Emir Sfair me chamou para escrever o editorial dois dias por semana porque pretendia viajar para visitar os netos. Depois, ainda em nome do amor aos netos, Emir pediu um terceiro texto por semana. Amor de avô só cresce, e quando vi estava escrevendo o editorial todos os dias. Era difícil, porque pessoalmente divergia da Acic, relutava em elogiar o governo ditatorial e a oligarquia estadual, mas a ordem do chefe era seguir a linha indicada pela entidade. Afinal, disse ele, era a opinião do jornal. A minha eu colocaria na coluna dominical, com plena liberdade para escolher os assuntos.

Como contratado, obedecendo sempre às ordens para a feitura dos editoriais e às vezes embutindo um “porém” para expor o contraditório, elogiei tanto a Associação Comercial e a Caciopar que, ironicamente, recebi o convite, imerecido, para escrever o livro dos 50 anos da Acic. Cumpri a tarefa em homenagem ao Emir e assim conseguimos formar o banco de dados mais amplo sobre a história de Cascavel, que hoje abastece os historiadores e acadêmicos em suas pesquisas.

Demandas históricas

Pondo-se à disposição da comunidade para vencer as dificuldades das quatro décadas que atravessou, o jornal O Paraná encontrou na defesa de bandeiras históricas da região o caminho para se tornar uma força na imprensa estadual. Bandeiras como fortalecimento político regional, aeroporto, duplicação das rodovias, avanços universitários, ferrovia, combate aos embaraços à agropecuária, apoio ao saneamento básico, crítica à estrutura precária de segurança pública, disparidade entre carga tributária e atendimento às exigências estruturais do oeste, a proposta de união da comunidade para cobrar as dívidas que o Estado e a União têm para com a região foram sempre assuntos diários no jornal.

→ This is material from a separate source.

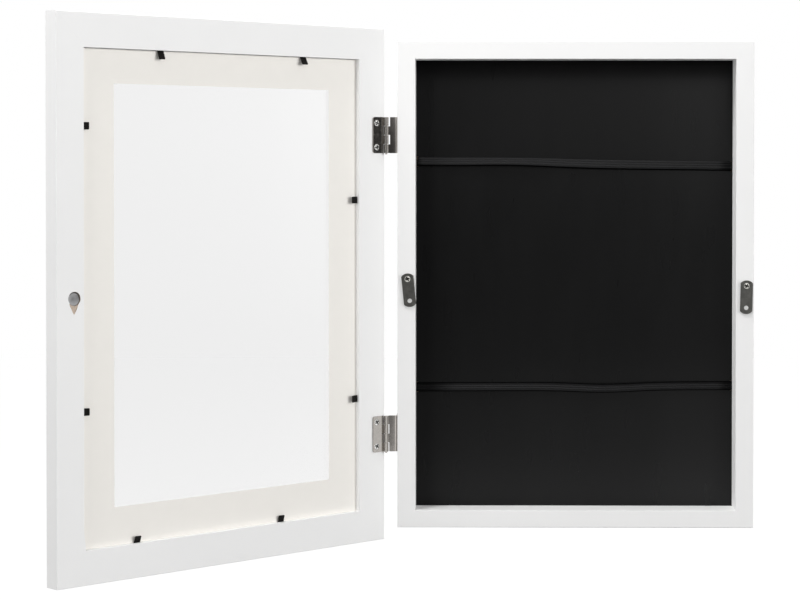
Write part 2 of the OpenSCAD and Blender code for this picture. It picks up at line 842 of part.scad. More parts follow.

Nesta hora em que o oeste paranaense se depara mais uma vez com as consequências de uma crise, em meio a um ambiente tóxico de dissensões e insegurança, cresce o papel da imprensa livre para recolher as demandas da sociedade e multiplicá-las com o megafone das letras impressas, agora também com a ajuda importante das redes sociais.